After college, Wooden spent several years playing professionally with the Indianapolis Kautskys (who later became the NBA Indianapolis Jets) and Whiting Ciesar All-Americans, while teaching and coaching in the high school ranks. In the 1932 National Basketball League championship game Wooden poured in 21 points, but the Kautskys succumbed to the Akron Firestone Non-Skids, 32-31 before a crowd of 4,000 in Indianapolis. During one 46-game stretch with the Kautskys he made 134 consecutive free throws. In the 1932-33 season Wooden led the NBL in scoring and in the 1937-38 season he posted the highest scoring average.
He retired from active play in 1939 to devote his full attention to coaching and his family.
In 1942 he enlisted in the Navy where he gained the rank of lieutenant during World War II.
Wooden coached two years at Dayton High School in Kentucky. His first year at Dayton would be the only time he would have a losing record (6-11). After Dayton he returned to Indiana, teaching English and coaching basketball at South Bend Central High School until entering the Armed Forces. His high school coaching record was 218-42.
Indiana State University
After the war, Wooden coached at Indiana State Teacher's College (now Indiana State University) in Terre Haute, Indiana from 1946 to 1948, succeeding his high school coach, Glenn Curtis, who became head coach of the professional Detroit Falcons. Wooden also coached baseball and served as athletic director. While working at Indiana State he earned a Master's Degree.1947, Wooden's basketball team won the conference title and received an invitation to the NAIB National Tournament in Kansas City. Wooden refused the invitation citing the NAIB's policy banning African American players. A member on the Indiana State Sycamores' team was Clarence Walker, an African-American athlete from East Chicago, Indiana. In 1948 the NAIB changed this policy and Wooden guided his team to the NAIB final, losing to Louisville. That year, Walker became the first African-American to play in any post-season intercollegiate basketball tournament. John Wooden was inducted into the Indiana State University Athletic Hall of Fame on February 3, 1984.
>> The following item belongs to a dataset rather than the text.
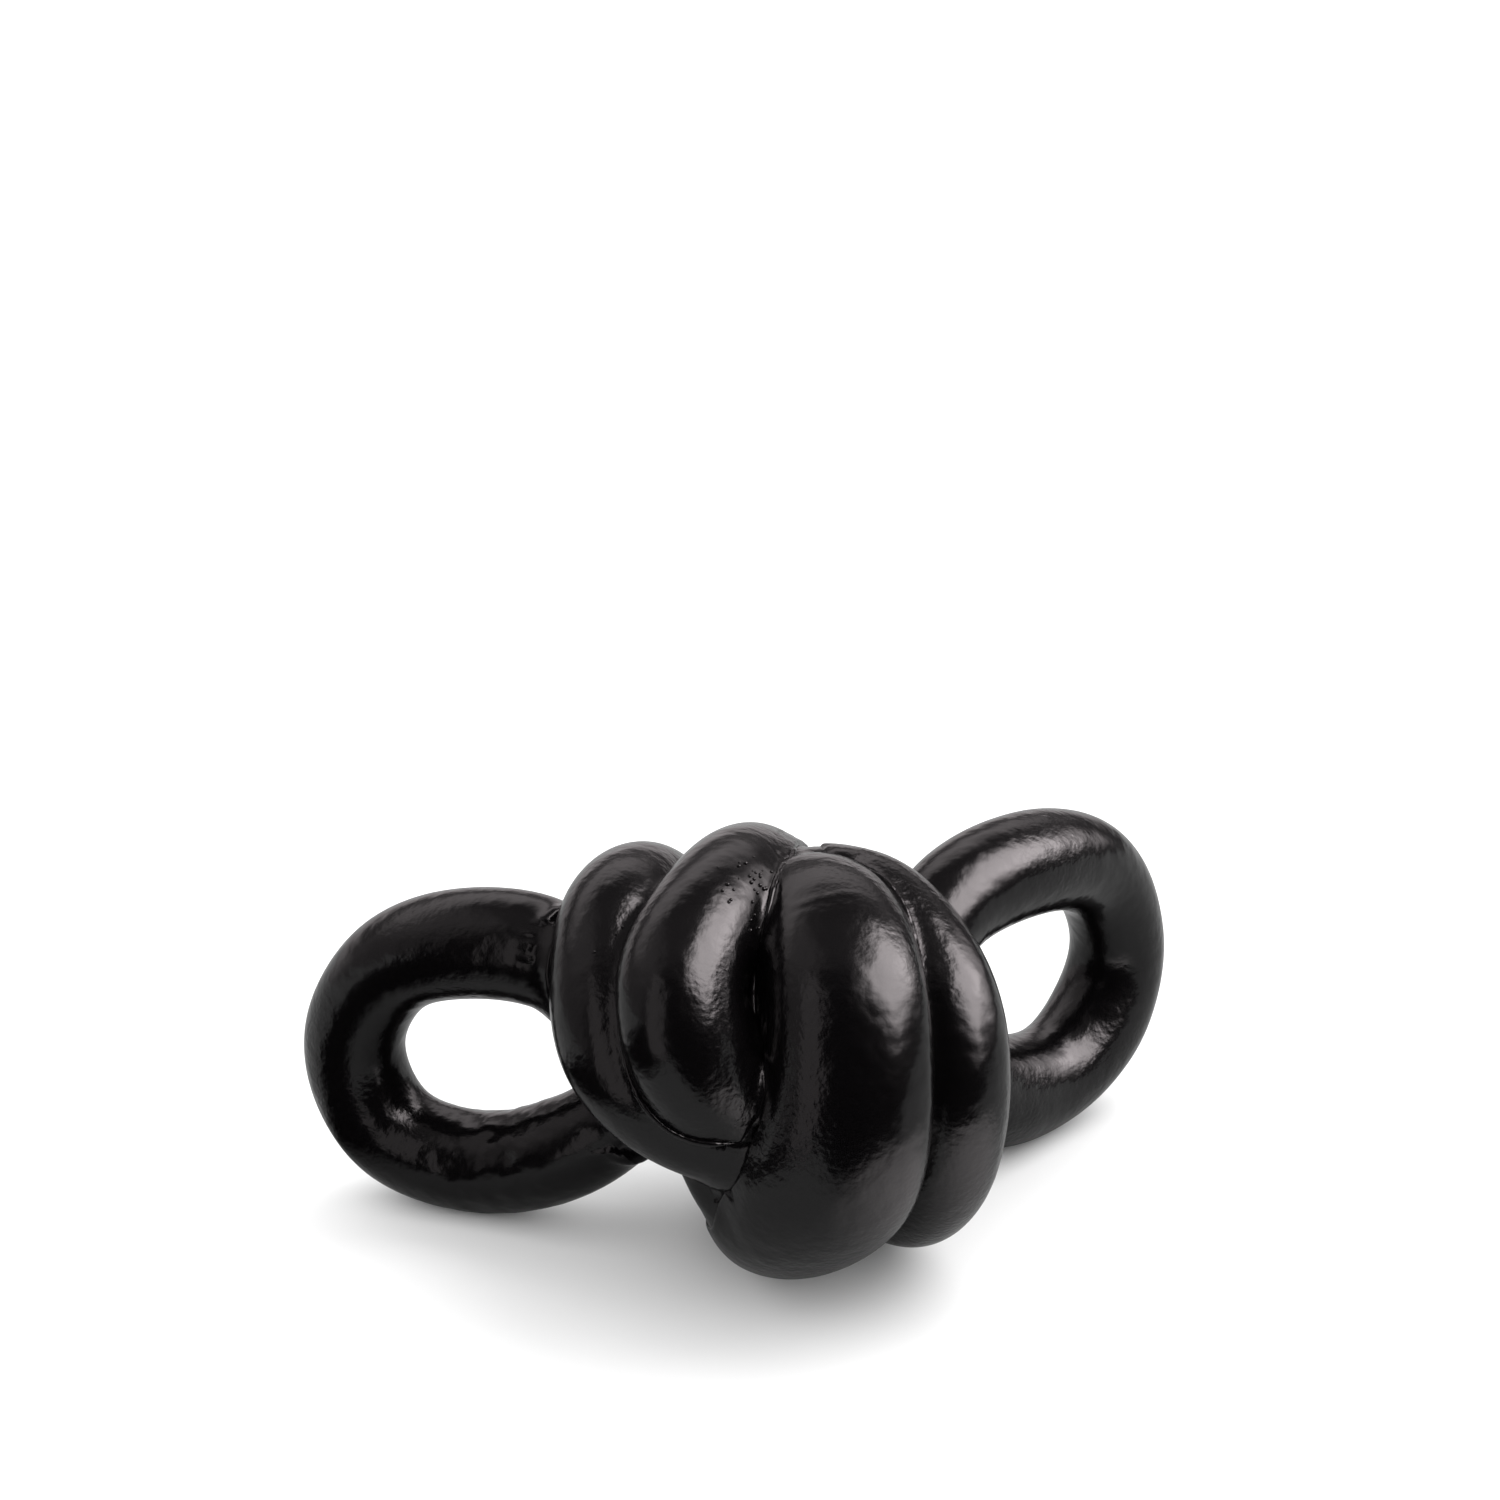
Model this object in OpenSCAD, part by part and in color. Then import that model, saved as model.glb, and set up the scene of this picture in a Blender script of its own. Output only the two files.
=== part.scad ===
/* [Strand] */
// Diameter of the cast strand where it shows
strand_d = 28; // [20:0.5:36]
// Gap left for the enamel between strands that lie side by side
seam_gap = 0.6; // [0.4:0.1:1.5]
// How much the strand is slimmed all round where it is hidden in the knot
core_relief = 3.4; // [2.5:0.1:4.5]
// How much the broad front wrap is widened on each side
broad_swell = 5; // [2:0.5:6]

/* [Joints between the cast sections] */
// Diameter of the register spigot on one end of each section
spigot_d = 10; // [6:0.5:13]
// Length of the register spigot
spigot_h = 7; // [4:0.5:8]
// Radial clearance of the spigot in its socket
spigot_fit = 0.05; // [0.02:0.01:0.1]
// Extra depth of the socket past the spigot's end
socket_end_gap = 0.5; // [0.2:0.1:1]

/* [Feet] */
// Depth ground off the lowest points so that the knot stands without rocking
foot_grind = 0.8; // [0.5:0.1:1.5]

/* [Hidden] */

// Distance between the centre lines of strands that lie side by side
pitch = strand_d + seam_gap;
// Number of sides of the strand's section
sides = 20;
// Number of rings of the sweep for each step of the route
rings_per_step = 3;
// Number of sides of the spigots and sockets
spigot_sides = 48;
// Small step along the route, for the direction in which the strand runs
small_step = 0.01;
// Step along the route for measuring how far the strand reaches
reach_step = 0.1;
enamel_black = "#161416";

// The one closed centre line of the strand, tied as a doubled overhand knot.
// Each row is x, y, z in pitches from the middle of the knot, with x to the right,
// y to the back and z up. The fourth value is 0 for the plain strand, goes down to -1
// where the strand is slimmed in the core and up to 1 where the front wrap is broad.
ROUTE = [
  // left loop, from its far left over the top into the knot
  [-4.10, 1.10, -0.50, 0], [-3.70, 1.00, 0.35, 0], [-2.95, 0.75, 0.75, 0], [-2.10, 0.50, 0.65, 0],
  // through the core to the top
  [-1.50, 0.15, 0.30, -1], [-0.40, -0.10, 0.45, -1],
  // broad wrap down the front
  [0.30, -0.40, 1.30, -1], [0.45, -1.10, 1.25, 0.3], [0.60, -1.65, 0.40, 0.8],
  [0.50, -1.65, -0.50, 1], [0.25, -1.00, -1.30, 0.6],
  // under the knot and up the back
  [-0.10, -0.05, -1.58, 0], [-0.55, 0.85, -1.30, 0], [-0.80, 1.40, -0.45, 0], [-0.95, 1.35, 0.45, 0],
  // over the top as the leftmost wrap, down the front and in under the broad wrap
  [-1.20, 0.75, 1.20, 0], [-1.45, -0.10, 1.35, 0], [-1.60, -0.70, 0.95, 0], [-1.50, -1.05, 0.45, 0],
  [-0.90, -1.05, -0.20, -0.5],
  // through the core to the lower right
  [-0.30, -0.55, -0.60, -1], [0.30, 0.00, -0.55, -1], [0.95, 0.50, -0.50, -1], [1.55, 1.20, -0.85, -0.8],
  // right loop, out along the bottom and back over the top
  [2.10, 1.85, -1.45, 0], [2.80, 2.50, -1.58, 0], [3.35, 3.00, -1.15, 0], [3.50, 3.20, -0.35, 0],
  [3.15, 2.90, 0.50, 0], [2.45, 2.20, 0.95, 0], [1.60, 1.35, 0.85, 0],
  // through the core to the front
  [1.10, 0.45, 0.30, -1], [0.70, -0.25, 0.25, -1], [0.10, -0.75, 0.15, -1],
  // up the front as the second wrap and over the top
  [-0.40, -1.20, 0.40, -1], [-0.70, -1.50, 0.90, 0], [-0.85, -1.25, 1.35, 0], [-0.55, -0.45, 1.70, 0],
  // down the back
  [-0.30, 0.40, 1.55, 0], [-0.10, 1.20, 1.00, 0], [0.20, 1.55, 0.10, 0], [0.30, 1.35, -0.75, 0],
  // under the knot and up the front as the rightmost wrap
  [0.75, 0.60, -1.42, 0], [1.20, -0.25, -1.35, 0], [1.45, -0.85, -0.75, 0], [1.50, -1.00, 0.10, 0],
  [1.40, -0.65, 0.85, 0], [1.10, -0.05, 1.30, -0.2],
  // through the core to the lower left
  [0.60, 0.40, 1.15, -0.8], [0.15, 0.45, 0.35, -1], [-0.50, 0.50, -0.20, -1], [-1.20, 0.40, -0.65, -1],
  // left loop, out along the bottom
  [-1.95, 0.40, -1.20, 0], [-2.85, 0.70, -1.58, 0], [-3.75, 0.95, -1.35, 0],
];
count = len(ROUTE);

// Stations on the route, in rows, where one cast section ends and the next begins
LEFT_LOWER_JOINT = 51.5;
LEFT_UPPER_JOINT = 58.5;
BROAD_TOP_JOINT = 6;
BOTTOM_A_JOINT = 12;
TOP_A_JOINT = 15;
TAIL_1_JOINT = 19.5;
RIGHT_LOWER_JOINT = 23.5;
RIGHT_UPPER_JOINT = 30.5;
TAIL_2_JOINT = 34;
TOP_B_JOINT = 38;
BOTTOM_B_JOINT = 42;
WRAP_4_TOP_JOINT = 47.5;

function unit(v) = v / norm(v);
function row(i) = ROUTE[(i + count) % count];

// Smooth curve through the rows of the route, at station t
function along(t) =
  let (i = floor(t), u = t - i, a = row(i - 1), b = row(i), c = row(i + 1), d = row(i + 2))
  (2 * b + (c - a) * u + (2 * a - 5 * b + 4 * c - d) * u * u + (3 * b - a - 3 * c + d) * u * u * u) / 2;
function fullness(t) = along(t)[3];
function half_width(t) =
  let (f = fullness(t)) strand_d / 2 + (f > 0 ? f * broad_swell : max(f, -1) * core_relief);
function half_depth(t) = strand_d / 2 + max(-1, min(0, fullness(t))) * core_relief;
function centre(t) = let (p = along(t)) [p[0], p[1], p[2]] * pitch;
function heading(t) = unit(centre(t + small_step) - centre(t - small_step));

// Direction across the section: the part of the named direction that is square to the strand
ALONG_KNOT = [1, 0, 0];
ACROSS_KNOT = [0, 1, 0];
function across(t, side) = let (h = heading(t)) unit(side - (side * h) * h);

// How far the strand reaches along an axis, for the frame's origin
STATIONS = [for (t = [0 : reach_step : count - reach_step]) t];
function reach(axis, side) =
  max([for (t = STATIONS) side * centre(t)[axis] + half_depth(t) * sqrt(1 - pow(heading(t)[axis], 2))]);
middle_x = (reach(0, -1) - reach(0, 1)) / 2;
middle_y = (reach(1, -1) - reach(1, 1)) / 2;
// The lowest rows of the route lie one strand radius, less the grinding, above the ground
lowest_row = min([for (r = ROUTE) r[2]]) * pitch;
middle_z = strand_d / 2 - lowest_row - foot_grind;
function place(t) = centre(t) + [middle_x, middle_y, middle_z];

// Points of the strand's section at station t, counter-clockwise seen from ahead
function ring(t, side) =
  let (p = place(t), x = across(t, side), y = cross(heading(t), x), w = half_width(t), d = half_depth(t))
  [for (k = [0 : sides - 1]) p + w * cos(360 * k / sides) * x + d * sin(360 * k / sides) * y];

// One stretch of the strand, half a step longer than the section at each end
module long_stretch(from, to, side) {
  inner_steps = ceil((to - from) * rings_per_step);
  steps = inner_steps + 1;
  stations = [for (i = [0 : steps]) from + (to - from) * (i - 0.5) / inner_steps];
  points = [for (t = stations) each ring(t, side)];
  ends = [place(stations[0]), place(stations[steps])];
  last = steps * sides;
  tail_centre = len(points);
  head_centre = tail_centre + 1;
  wall = [for (i = [0 : steps - 1], k = [0 : sides - 1])
    let (a = i * sides + k, b = i * sides + (k + 1) % sides)
    each [[a, a + sides, b], [b, a + sides, b + sides]]];
  tail_face = [for (k = [0 : sides - 1]) [tail_centre, k, (k + 1) % sides]];
  head_face = [for (k = [0 : sides - 1]) [head_centre, last + (k + 1) % sides, last + k]];
  polyhedron(concat(points, ends), concat(wall, tail_face, head_face), convexity = 8);
}

// Frame at station t with z along the strand
module at_station(t) {
  z = heading(t);
  x = across(t, ACROSS_KNOT);
  y = cross(z, x);
  p = place(t);
  multmatrix([[x[0], y[0], z[0], p[0]], [x[1], y[1], z[1], p[1]], [x[2], y[2], z[2], p[2]], [0, 0, 0, 1]])
    children();
}

// Register spigot that stands on a section's far end; its root is buried in the section
module spigot(t) {
  root = spigot_h / 2;
  at_station(t) translate([0, 0, -root])
    cylinder(d = spigot_d, h = root + spigot_h, $fn = spigot_sides);
}

// Socket in a section's near end for the spigot of the section before it
module socket(t) {
  mouth = 1;
  depth = spigot_h + socket_end_gap;
  at_station(t) translate([0, 0, -mouth])
    cylinder(d = spigot_d + 2 * spigot_fit, h = mouth + depth, $fn = spigot_sides);
}

// Block that trims a section's end flat: side is 1 for its far end and -1 for its near end
module end_trim(t, side) {
  width = 1.5 * strand_d;
  depth = strand_d / 2;
  at_station(t) translate([-width / 2, -width / 2, side > 0 ? 0 : -depth]) cube([width, width, depth]);
}

// Everything below the ground, for the ground feet
module below_ground() {
  half_slab = 8 * strand_d;
  translate([-half_slab, -half_slab, -strand_d]) cube([2 * half_slab, 2 * half_slab, strand_d]);
}

// A cast section: a stretch of strand, its spigot ahead and its socket behind
module cast_section(from, to, side) {
  difference() {
    union() {
      difference() {
        long_stretch(from, to, side);
        end_trim(from, -1);
        end_trim(to, 1);
      }
      spigot(to);
    }
    socket(from);
  }
}

// A cast section with a foot ground flat on its lowest point
module ground_section(from, to, side) {
  difference() {
    cast_section(from, to, side);
    below_ground();
  }
}

module left_loop() {
  color(enamel_black) ground_section(LEFT_LOWER_JOINT, LEFT_UPPER_JOINT, ACROSS_KNOT);
}

module left_upper_core() {
  color(enamel_black) cast_section(LEFT_UPPER_JOINT - count, BROAD_TOP_JOINT, ACROSS_KNOT);
}

module wrap_3() {
  color(enamel_black) ground_section(BROAD_TOP_JOINT, BOTTOM_A_JOINT, ALONG_KNOT);
}

module back_strand_a() {
  color(enamel_black) cast_section(BOTTOM_A_JOINT, TOP_A_JOINT, ALONG_KNOT);
}

module wrap_1() {
  color(enamel_black) cast_section(TOP_A_JOINT, TAIL_1_JOINT, ALONG_KNOT);
}

module right_lower_core() {
  color(enamel_black) cast_section(TAIL_1_JOINT, RIGHT_LOWER_JOINT, ACROSS_KNOT);
}

module right_loop() {
  color(enamel_black) ground_section(RIGHT_LOWER_JOINT, RIGHT_UPPER_JOINT, ACROSS_KNOT);
}

module right_upper_core() {
  color(enamel_black) cast_section(RIGHT_UPPER_JOINT, TAIL_2_JOINT, ACROSS_KNOT);
}

module wrap_2() {
  color(enamel_black) cast_section(TAIL_2_JOINT, TOP_B_JOINT, ALONG_KNOT);
}

module back_strand_b() {
  color(enamel_black) cast_section(TOP_B_JOINT, BOTTOM_B_JOINT, ALONG_KNOT);
}

module wrap_4() {
  color(enamel_black) cast_section(BOTTOM_B_JOINT, WRAP_4_TOP_JOINT, ALONG_KNOT);
}

module left_lower_core() {
  color(enamel_black) cast_section(WRAP_4_TOP_JOINT, LEFT_LOWER_JOINT, ACROSS_KNOT);
}

left_loop();
left_upper_core();
wrap_3();
back_strand_a();
wrap_1();
right_lower_core();
right_loop();
right_upper_core();
wrap_2();
back_strand_b();
wrap_4();
left_lower_core();
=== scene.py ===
"""Looks of the metal knot sculpture: black enamelled strand sections, floor, light and camera."""

import math

import bpy
import numpy as np
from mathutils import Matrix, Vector, noise


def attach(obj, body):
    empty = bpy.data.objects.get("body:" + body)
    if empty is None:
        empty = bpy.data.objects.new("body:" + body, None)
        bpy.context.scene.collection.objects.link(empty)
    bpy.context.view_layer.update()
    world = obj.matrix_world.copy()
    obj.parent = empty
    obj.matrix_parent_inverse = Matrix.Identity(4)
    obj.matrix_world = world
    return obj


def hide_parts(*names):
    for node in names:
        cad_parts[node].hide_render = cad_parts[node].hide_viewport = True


bl_info = {
    "name": "Metal knot sculpture",
    "version": (1, 0, 0),
    "blender": (4, 5, 0),
    "location": "3D View > Sidebar > Knot",
    "description": "Builds the enamelled strand of the knot, its finish and its studio stage",
    "category": "Object",
}

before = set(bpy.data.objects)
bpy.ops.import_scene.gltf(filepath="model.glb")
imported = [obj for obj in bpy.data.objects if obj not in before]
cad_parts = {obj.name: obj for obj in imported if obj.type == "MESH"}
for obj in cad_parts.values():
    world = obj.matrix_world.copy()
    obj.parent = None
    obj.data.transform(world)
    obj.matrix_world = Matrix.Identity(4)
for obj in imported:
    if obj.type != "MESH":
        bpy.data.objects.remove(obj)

# Metres in a millimetre
MM = 0.001
# Distance between the centre lines of strands that lie side by side, in mm
PITCH = 28.6
# Middle of the knot in the frame, in mm
MIDDLE = np.array((8.46, -21.11, 58.39))
# Directions in which the widths of the strand's sections are measured
ALONG_KNOT = np.array((1.0, 0.0, 0.0))
ACROSS_KNOT = np.array((0.0, 1.0, 0.0))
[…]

UCLA1967 to 1973. His UCLA teams also had a record winning streak of 88 games, four perfect 30-0 seasons, and won 38 straight games in NCAA Tournaments. In 1967 the Henry Iba Award USBWA College Basketball Coach of the Year. In 1972, he received the Sports Illustrated Sportsman of the Year.
Nicknamed "The Wizard of Westwood," Wooden retired immediately after his 10th title in 1975. John Wooden coached what would be his final game in Pauley Pavilion March 1, 1975 in a 93-59 victory over Stanford. Four weeks later he would surprisingly announce his retirement following the NCAA semi-final victory against the University of Louisville and before his 10th National championship victory against Kentucky.
UCLA had actually been Wooden's second choice for a coaching position in 1948. He was also pursued for a coaching position by the University of Minnesota, and it was his and wife Nellie's desire to remain in the Midwest. Inclement weather prevented Wooden from receiving the scheduled phone offer from the U of M, and thinking they had lost interest, Wooden accepted the UCLA position.
He was married to his wife Nellie for 53 years, until her death in 1985.
Seven Point Creed
John Wooden's Seven Point Creed, given to him by his father Joshua upon his graduation from grammar school:
- Be true to yourself.
- Make each day your masterpiece.
- Help others.
- Drink deeply from good books, especially the Bible.
- Make friendship a fine art.
- Build a shelter against a rainy day.
- Pray for guidance and give thanks for your blessings every day.
Wooden also has authored a lecture and a book about the Pyramid Of Success. The Pyramid of success consists of philosophical building blocks for winning at basketball and at life. He is also the author of several other books about basketball and life.
- "Success is peace of mind which is a direct result of self-satisfaction in knowing you did your best to become the best you are capable of becoming."
- "Be quick, but don't hurry."
- "Talent is God – given. Be humble. Fame is man - given. Be grateful. Conceit is self - given. Be careful."
- "A player who makes a team great is more valuable than a great player. Losing yourself in the group, for the good of the group, that’s teamwork."
- "Sports don't build character, they reveal it."